那一日,陆夭临走之前留下些特制的药丸,嘱咐周总管按时盯着启献帝服用。
“医者父母心,我自当尽力,但医缘这件事看造化,我会随时根据病症调整方子的。”
后面的话她没再细说,但内容不言而喻。
启献帝也知道太医院里诸位太医都是不敢担责任之辈,指望不上,为今之计,只有寄希望于陆夭,于是疲惫地点点头。
“朕明白,你尽力便是。”他的视线落在窗外景致中,仿佛从那里看出去,能窥见南诏一样,“这是朕这辈子最后一件事,一定要求个安心。”
宁王夫妇从宫里出来,马车须穿过一条狭长的巷道,皇宫附近的墙一片连着一片,掩映在暮色里,颇有几分迷宫的意思。
陆夭上车便把车帘关上了,宁王伸手握住她的,两个人一时间谁也没有做声。
“这几日你别往宫里折腾了,有什么方子,派个人送来就是了。
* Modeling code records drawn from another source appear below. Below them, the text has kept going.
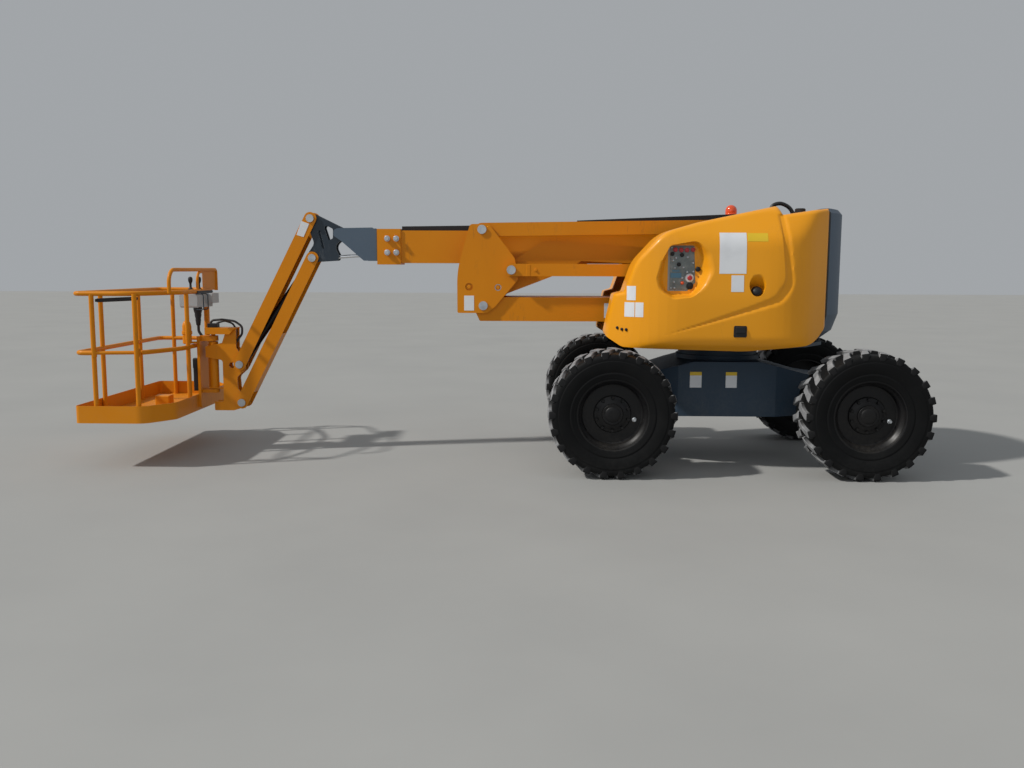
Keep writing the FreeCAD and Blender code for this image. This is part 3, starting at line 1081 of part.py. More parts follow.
def ram(name, foot, eye, radius, rod_radius, closed, inside, half, eye_half):
    """A barrel and a rod between two pins in the centre plane. closed is the barrel's share of the length,
    inside is where the rod starts, measured from the foot pin at rest."""
    a = Vector(s.slew_x + foot[0], 0, foot[1])
    b = Vector(s.slew_x + eye[0], 0, eye[1])
    way = (b - a).normalize()
    length = a.distanceToPoint(b)
    barrel_end = length * closed
    foot_boss = rod(name + "_foot", radius - 6, 2 * half, a - Vector(0, half, 0), Vector(0, 1, 0))
    root = radius - 18
    tube = rod(name + "_tube", radius, barrel_end - root, a + way * root, way)
    bore = rod(name + "_bore", rod_radius + s.pin_gap, barrel_end, a + way * 60, way)
    pin_radius = {"lift": 15, "ram": 20, "level": 15, "jib": s.jib_pin}[name]
    pin_hole = rod(name + "_pin_hole", pin_radius + s.pin_gap, 4 * half, a - Vector(0, 2 * half, 0),
                   Vector(0, 1, 0))
    barrel_solid = fuse(name + "_barrel_solid", [foot_boss, tube])
    keep(name + "_barrel", cut(name + "_barrel", barrel_solid, [bore, pin_hole]))
    stem = rod(name + "_stem", rod_radius, length - inside - 10, a + way * inside, way)
    eye_boss = rod(name + "_eye", rod_radius + 8, 2 * eye_half, b - Vector(0, eye_half, 0), Vector(0, 1, 0))
    eye_hole = rod(name + "_eye_hole", 14, 4 * eye_half, b - Vector(0, 2 * eye_half, 0), Vector(0, 1, 0))
    keep(name + "_rod", cut(name + "_rod", fuse(name + "_rod_solid", [stem, eye_boss]), [eye_hole]))


ram("lift", (lift_x, lift_z), (lift_eye_x, lift_eye_z), s.ram_radius, s.ram_rod, 0.88, 70, 36, 24)
ram("ram", (ram_foot_x, ram_foot_z), (ram_eye_x, ram_eye_z), s.ram_radius, s.ram_rod, 0.90, 70, 36, 26)
ram("level", (level_x, level_z), (level_eye_x, level_eye_z), 30, 16, 0.66, 312, 26, 18)
ram("jib", fork_top, (s.jib_low_x, s.jib_low_z), 36, 20, 0.78, 125, 32, 26)

doc.recompute()
for item in doc.Objects:
    if "Invalid" in item.State or "Error" in item.State:
        raise RuntimeError("%s failed: %s" % (item.Name, item.State))
for label, item in parts.items():
    if item.Shape.isNull() or not item.Shape.isValid():
        raise RuntimeError("%s has no valid shape" % label)

os.makedirs("parts", exist_ok=True)
for label, item in parts.items():
    item.Shape.exportStep("parts/%s.step" % label)
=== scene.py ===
"""The finish of an articulating boom lift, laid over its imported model.

Lengths are in metres. +X points to the counterweight end, +Y away from the side that is looked at, +Z is up.
at() takes millimetres from the slewing axis, as the part's own drawing does.
"""
import math

import bmesh
import bpy
import numpy as np
from mathutils import Matrix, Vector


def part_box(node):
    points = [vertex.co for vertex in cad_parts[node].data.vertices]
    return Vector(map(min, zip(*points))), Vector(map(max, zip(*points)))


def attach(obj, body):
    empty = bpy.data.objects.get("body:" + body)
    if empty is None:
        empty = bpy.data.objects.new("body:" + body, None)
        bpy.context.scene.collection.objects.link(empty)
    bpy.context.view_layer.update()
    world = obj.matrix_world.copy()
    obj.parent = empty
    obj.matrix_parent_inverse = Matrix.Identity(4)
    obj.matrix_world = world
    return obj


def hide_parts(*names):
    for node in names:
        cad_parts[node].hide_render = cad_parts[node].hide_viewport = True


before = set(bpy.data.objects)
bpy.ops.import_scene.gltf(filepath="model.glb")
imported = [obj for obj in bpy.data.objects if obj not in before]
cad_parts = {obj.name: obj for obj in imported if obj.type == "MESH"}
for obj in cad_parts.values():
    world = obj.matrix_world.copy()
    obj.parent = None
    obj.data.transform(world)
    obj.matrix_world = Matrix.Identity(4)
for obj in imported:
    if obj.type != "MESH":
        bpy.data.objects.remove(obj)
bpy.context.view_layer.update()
SLEW = np.array([2.02875, 0.0, 0.0])
OUT, ACROSS, UP = (0, -1, 0), (0, 1, 0), (0, 0, 1)
SIDES = (("near", -1), ("far", 1))


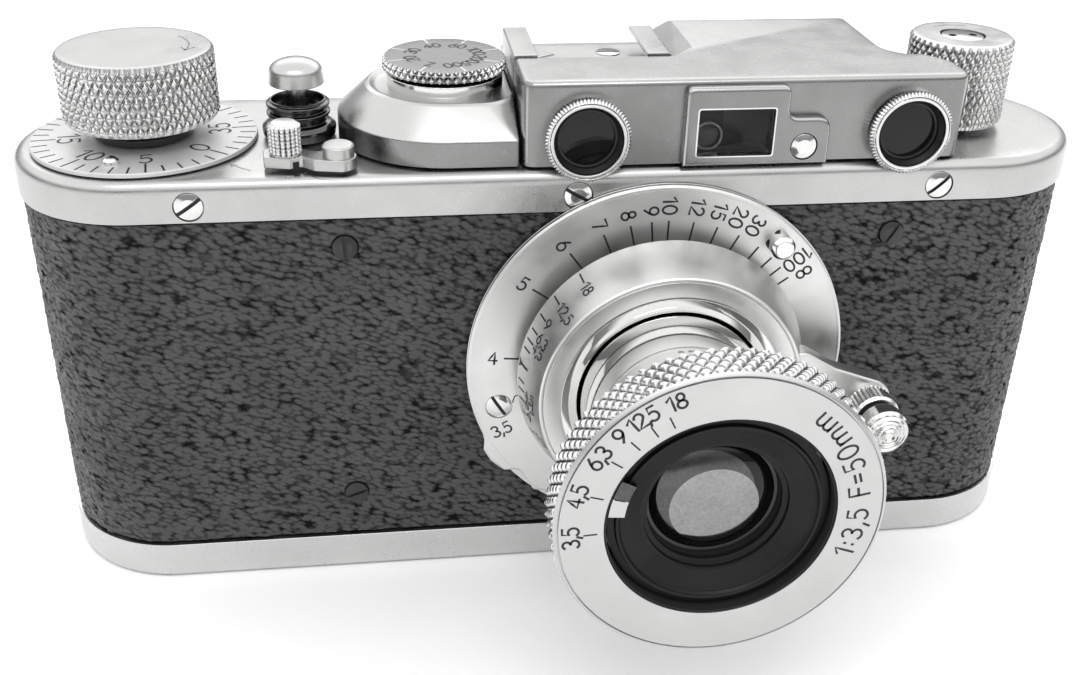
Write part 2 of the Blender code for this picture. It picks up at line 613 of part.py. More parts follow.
def build_focus_lever(axis):
    """The arm that leaves the cone at the right, ending in a knurled collar."""
    knob = point_at(KNOB_RADIUS_FROM_AXIS, math.degrees(KNOB_ANGLE))
    turn = math.degrees(KNOB_ANGLE)
    outline = [point_at(0.0162, turn + 23), point_at(0.0183, turn + 19), point_at(0.0220, turn + 13)]
    outline += arc(knob, 0.0031, turn + 70, turn - 70, 8)
    outline += [point_at(0.0220, turn - 9), point_at(0.0183, turn - 12), point_at(0.0162, turn - 15)]
    back, face = -0.0212, -0.0236
    place = (knob[0], back, knob[1])
    arm = object_from(extruded(outline, "Y", face, back), "focus_lever", "satin_chrome", place, axis)
    rings = [circle("Y", knob, radius, height, 20)
             for radius, height in ((0.0024, face + 0.0006), (0.0029, face - 0.0004),
                                    (0.0029, face - 0.0034), (0.0026, face - 0.0038))]
    collar = cutter(skin(rings), "focus_lever_collar")
    combine(arm, collar, "UNION")
    root = [circle("Y", LENS, radius + 0.0002, height, 48) for radius, height in zip(CONE_RADIUS, CONE_Y)]
    mill(arm, skin(root))
    drill(arm, "Y", knob, 0.0016, face - 0.0050, face + 0.0002, 16)
    button = [(0.0012, face - 0.0016), (0.0012, face - 0.0048), (0.0028, face - 0.0049),
              (0.0028, face - 0.0064), (0.0024, face - 0.0068), (0.0024, face - 0.0073),
              (0.0018, face - 0.0076), (0.0018, face - 0.0080), (0.0012, face - 0.0082)]
    turned("infinity_button", "polished_steel", button, "Y", knob, steps=20, parent=axis)


def build_tube():
    """Collapsible tube with the front barrel and the glass it carries."""
    axis = pivot("tube_axis", (AXIS_X, TUBE_Y[0], AXIS_Z))
    inner = TUBE_RADIUS - 0.0010
    front, rear = TUBE_Y
    tube = [(inner, rear), (TUBE_RADIUS, rear), (TUBE_RADIUS, front), (inner, front)]
    turned("lens_tube", "polished_steel", tube, "Y", LENS, True, 32, axis)
    face, back = BARREL_Y
    bore = TUBE_RADIUS + 0.00035
    recess = 0.0124
    barrel = [(bore, back), (0.0174, back), (BARREL_RADIUS, back - 0.0005),
              (BARREL_RADIUS, face + 0.0005), (0.01755, face), (recess, face),
              (recess, face + 0.0036), (bore, face + 0.0036)]
    turned("front_barrel", "satin_chrome", barrel, "Y", LENS, True, 36, axis)
    cell = [(0.0073, -0.0330), (0.0099, -0.0330), (0.0099, -0.0453), (0.0073, -0.0453)]
    turned("lens_cell", "black_paint", cell, "Y", LENS, True, 24, axis)
    glass = [(0.0070, -0.0436), (0.0070, -0.0450), (0.0050, -0.0456), (0.0025, -0.0460), (0.0006, -0.0461)]
    turned("front_element", "glass", glass, "Y", LENS, steps=24, parent=axis)
    glass = [(0.0066, -0.0360), (0.0066, -0.0342), (0.0040, -0.0336), (0.0006, -0.0334)]
    turned("rear_element", "glass", glass, "Y", LENS, steps=18, parent=axis)
    build_aperture(axis)


def build_aperture(axis):
    """The black stop ring with its pointer, and the diaphragm that it drives."""
    rear, front = -0.0457, -0.0481
    funnel = [(0.0121, rear), (0.0121, front), (0.0112, front), (0.0073, front + 0.0021), (0.0073, rear)]
    ring = turned("aperture_ring", "black_paint", funnel, "Y", LENS, True, 28, axis)
    turn = math.degrees(POINTER_ANGLE)
    outline = arc(LENS, 0.0120, turn - 10, turn + 10, 5) + arc(LENS, 0.0108, turn + 10, turn - 10, 5)
    tab = cutter(extruded(outline, "Y", front - 0.0006, front + 0.0008), "aperture_pointer")
    combine(ring, tab, "UNION")
    leaves = [(0.0036, -0.0400), (0.0070, -0.0400), (0.0070, -0.0404), (0.0036, -0.0404)]
    turned("iris_ring", "blackened_steel", leaves, "Y", LENS, True, 18, axis)


# ---------------------------------------------------------------- the whole camera
SKIRT_SCREWS = [(-0.0448, 0.0528), (0.0000, 0.0528), (0.0445, 0.0528)]
COVERING_SCREWS = [(-0.0275, 0.0470), (-0.0278, 0.0119), (0.0395, 0.0465)]
EYEPIECES = [(0.0183, 0.0606, 0.0026), (0.0262, 0.0606, 0.0022)]


def build():
    clear_scene()
    build_shell()
    build_covering(COVERING_SCREWS)
    build_top_plate(SKIRT_SCREWS)
    build_screws("top_plate_screw", SKIRT_SCREWS, 0.00165)
    build_screws("covering_screw", COVERING_SCREWS, 0.0015)
    build_dial_boss()
    build_housing(EYEPIECES)
    build_shoe()
    build_finder()
    build_windows()
    build_eyepieces(EYEPIECES)
    build_release_collar()
    build_chamber()
    build_mount()
    build_base()
    build_base_lock()
    build_wind()
    build_release()
    build_dial()
    build_rewind()
    build_lever()
    build_focus()
    build_tube()


build()
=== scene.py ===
"""The looks of the rangefinder camera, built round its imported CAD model.

Row frame: +X is to the right seen from the front, the lens points along -Y and +Z is up.
Shapes are worked out in millimetres and become metres when a mesh is made.
"""
import math

import bmesh
import bpy
import numpy as np
from mathutils import Matrix, Vector


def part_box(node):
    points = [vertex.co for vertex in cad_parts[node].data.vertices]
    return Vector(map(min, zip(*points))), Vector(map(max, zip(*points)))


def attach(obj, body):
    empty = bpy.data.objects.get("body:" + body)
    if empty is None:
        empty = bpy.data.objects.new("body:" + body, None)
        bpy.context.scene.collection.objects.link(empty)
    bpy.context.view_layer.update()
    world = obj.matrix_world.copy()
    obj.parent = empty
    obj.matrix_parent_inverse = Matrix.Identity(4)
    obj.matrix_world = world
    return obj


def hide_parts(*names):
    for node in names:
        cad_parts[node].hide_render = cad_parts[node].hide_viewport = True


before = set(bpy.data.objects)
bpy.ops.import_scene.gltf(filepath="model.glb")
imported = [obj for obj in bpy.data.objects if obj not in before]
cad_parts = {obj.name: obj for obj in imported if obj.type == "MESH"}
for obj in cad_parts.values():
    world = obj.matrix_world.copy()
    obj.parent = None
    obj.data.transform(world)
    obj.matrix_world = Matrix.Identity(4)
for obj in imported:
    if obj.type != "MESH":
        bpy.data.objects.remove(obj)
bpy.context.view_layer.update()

MM = 0.001
TURN = 2 * math.pi


# ---------------------------------------------------------------- places, from the frame
def limits(node):
    low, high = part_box(node)
    return np.array(low) / MM, np.array(high) / MM


def middle(node):
    low, high = limits(node)
    return (low + high) / 2


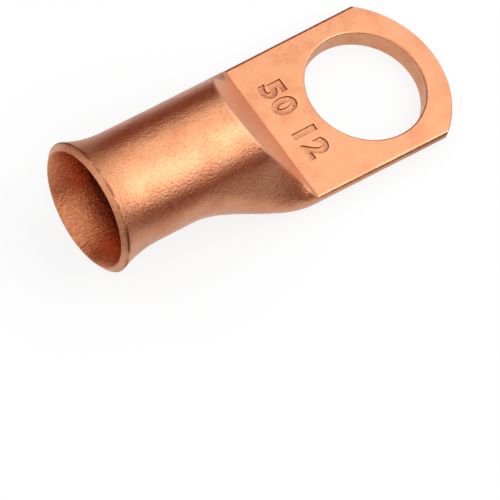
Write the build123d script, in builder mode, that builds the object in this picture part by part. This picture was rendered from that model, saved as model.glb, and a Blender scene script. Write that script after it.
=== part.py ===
from build123d import *
from math import acos, atan2, ceil, cos, hypot, pi, radians, sin, sqrt, tan
import os

# Battery ring terminal: one piece of copper tube, pressed flat at one end and pierced for a stud.
# The origin is the centre of the stud hole on the underside of the flat tongue. +X runs out
# through the tongue's free end, the open barrel points along -X, and +Z is up.

# Tube
wall = 1.2
barrel_radius = 6.1
bore_stock = 0.05  # reamed out of the barrel's wall to bring its bore to size

# Bell mouth that guides the cable in
rim_distance = 36.6  # stud hole to the rim's outer edge
flare_length = 4.8  # from there back to where the barrel begins to open
rim_radius = 7.1
rim_wall = 0.9
rim_tilt = 37.0  # end face, away from square to the barrel, in degrees
rim_edge = 0.12

# Flat tongue, where both walls of the tube are pressed together
bend_distance = 12.6  # stud hole to the bend line
tongue_width = 17.54  # across the bend
tongue_taper = 0.77  # each side spreads towards the end, in degrees
tongue_reach = 9.05  # stud hole to the middle of the end
end_arc_radius = 11.05
end_corner_radius = 0.9
end_overlap = 0.1  # the end is sheared to an outline this far outside each side
side_roll_radius = 1.8  # round lower half of each folded side
underside_press = 0.05  # how far the underside is pressed in, so that it lies flat
press_edge_radius = 0.4  # the bend, and the crisp edges beside what is pressed flat
stud_hole_radius = 6.6
hole_entry_radius = 0.25  # drawn in by the punch
end_edge = 0.12  # broken off the upper edge of the sheared end

# Where the round barrel changes into the flat tongue
swell_start = 27.3  # stud hole to where the barrel begins to spread
shoulder_distance = 20.35  # stud hole to the top of the ramp
crown_hold = 3.0  # 1 narrows the crown evenly down the ramp, more holds its width for longer
crown_ease = 0.3  # how gently it stops narrowing at the bend, against 0 for at once

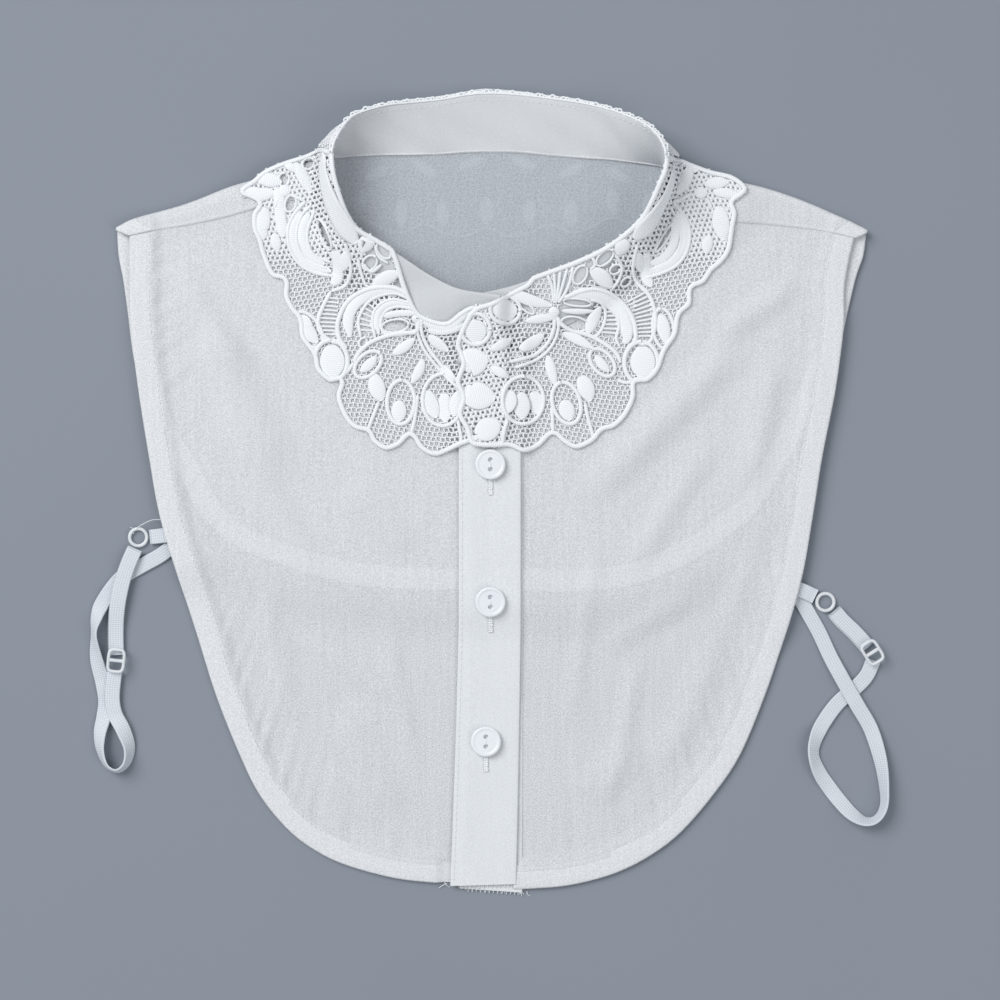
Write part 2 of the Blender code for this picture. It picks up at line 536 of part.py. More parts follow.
def strip_faces(rows, columns):
    """Quads of a grid whose points run along each row in turn."""
    here = np.arange(rows * columns).reshape(rows, columns)
    corners = np.stack([here[:-1, :-1], here[1:, :-1], here[1:, 1:], here[:-1, 1:]], axis=2)
    return corners.reshape(-1, 4)


# ---------------------------------------------------------------- neck seam
def band_rails():
    """Seam and top edge of the stand collar as smooth lines of matching points, in space."""
    matched = along(spline(BAND_STATIONS, TRACE_STEP), BAND_COUNT)
    return matched[:, 0:2], matched[:, 2:5]


SEAM_LINE, EDGE_LINE = band_rails()
LEFT_NECK_POINT = int(np.argmin(np.linalg.norm(SEAM_LINE - np.array(LEFT_FOLD[-1]), axis=1)))
RIGHT_NECK_POINT = int(np.argmin(np.linalg.norm(SEAM_LINE - np.array(RIGHT_FOLD[-1]), axis=1)))


def seam_heights():
    """Heights of the neck seam: low round the back, up over the shoulder folds, high at the front."""
    low = back_bed(SEAM_LINE) + CLOTH / 2
    high = front_bed(SEAM_LINE) + CLOTH / 2
    index = np.arange(len(SEAM_LINE))
    past_fold = np.where(index < len(index) / 2, LEFT_NECK_POINT - index, index - RIGHT_NECK_POINT)
    front = smooth(past_fold / SEAM_CLIMB + 0.5)
    heights = low + (high - low) * front
    end_run = np.linalg.norm(SEAM_LINE - SEAM_LINE[0], axis=1)
    lap = smooth(1 - (end_run - BAND_LAP_LENGTH) / BAND_LAP_RAMP)
    return heights + BAND_LAP * np.where(index < len(index) / 3, lap, 0)


SEAM_HEIGHT = seam_heights()
SEAM_RAIL = np.column_stack([SEAM_LINE, SEAM_HEIGHT])


def front_neck(side):
    """A front's neck edge, from the placket to the shoulder seam."""
    outward = side_step(SEAM_LINE, SEAM)
    if side == "left":
        line = outward[:LEFT_NECK_POINT]
        return line[(line[:, 0] < FRONT_LEFT_EDGE - 2) & (line[:, 1] < LEFT_SHOULDER_SEAM[-1][1] - 2)]
    line = outward[RIGHT_NECK_POINT + 1:][::-1]
    return line[(line[:, 0] > FRONT_RIGHT_EDGE + 2) & (line[:, 1] < RIGHT_SHOULDER_SEAM[-1][1] - 2)]


# ---------------------------------------------------------------- panels
SHOULDER_COUNT = 14                # points along a shoulder
ROLL_ANGLES = (-54, -18, 18, 54)   # where the rows lie round a shoulder's fold
SEAM_ROWS = 4                      # rows from the fold to the shoulder seam
PLACKET_ROWS = 24
FRONT_EDGE_COUNT = 21              # points along a front's edge beside the placket


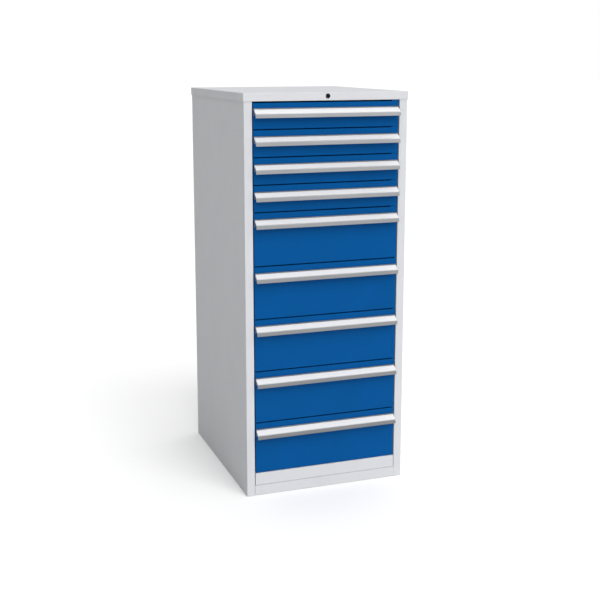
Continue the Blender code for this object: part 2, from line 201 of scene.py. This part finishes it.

”
宁王轻轻摸了摸陆夭的肚子,月份渐大,她身子也有些重了。
“为什么不让卢彦出来解释一下谢朗的出身呢?”陆夭反手握住他的手,语带不解,“他是为数不多的知情人了吧?”
宁王微微摇头,伸手将琉璃灯拿得近了些,免得陆夭视物不清。
“他不会信的,他这个人多疑了一辈子,从来都是相信自己愿意相信的。况且如今已经没什么牵挂,所有精气神儿就寄托在这件事上,自然不肯轻信旁人。”
陆夭小时候曾经听外公说过,人之将死,通常都是靠一口气撑着,这口气散了,人也就没了。
“不知道他是从什么时候开始想开的。”
太子陨命,皇后横死,谢朗虽然娶了号称有雏凤之命的钱落葵,但二人婚后错漏百出,启献帝的心力早就在不知不觉中一点一滴被瓦解。
大概静王谋反这件事抽走了启献帝最后的精神支柱,再加上人在生病的时候总是特别脆弱,所以……
“南诏那边的军情有没有什么消息?城阳王也不知如何了?”
宁王拍拍她的手。
“边陲消息闭塞,快马一来一回也要十多日,皇叔那个人性子倔强,等闲不会送信,所以没有消息就是最好的消息。”
马车驶出巷子,外面灯火通明,陆夭顿觉眼前一片豁亮,她下意识想去掀开帘子,不过又收回了手,回身看向宁王。
“帝位这件事,你有没有什么新打算?”
这句话她最近好像经常在问,不过每次收获的答案似乎都不一样。
仔细想想,短短半个月时间实在发生了太多变故。
“我没什么打算,他不是要等谢朗回来吗?那就等好了,不必想太多。”宁王伸手帮她把帘子掀开,夏日宵禁晚了许多,今日阴天显得晚,其实时辰尚早,不少铺子还亮着灯,“去西街买点零嘴给你备着吧。”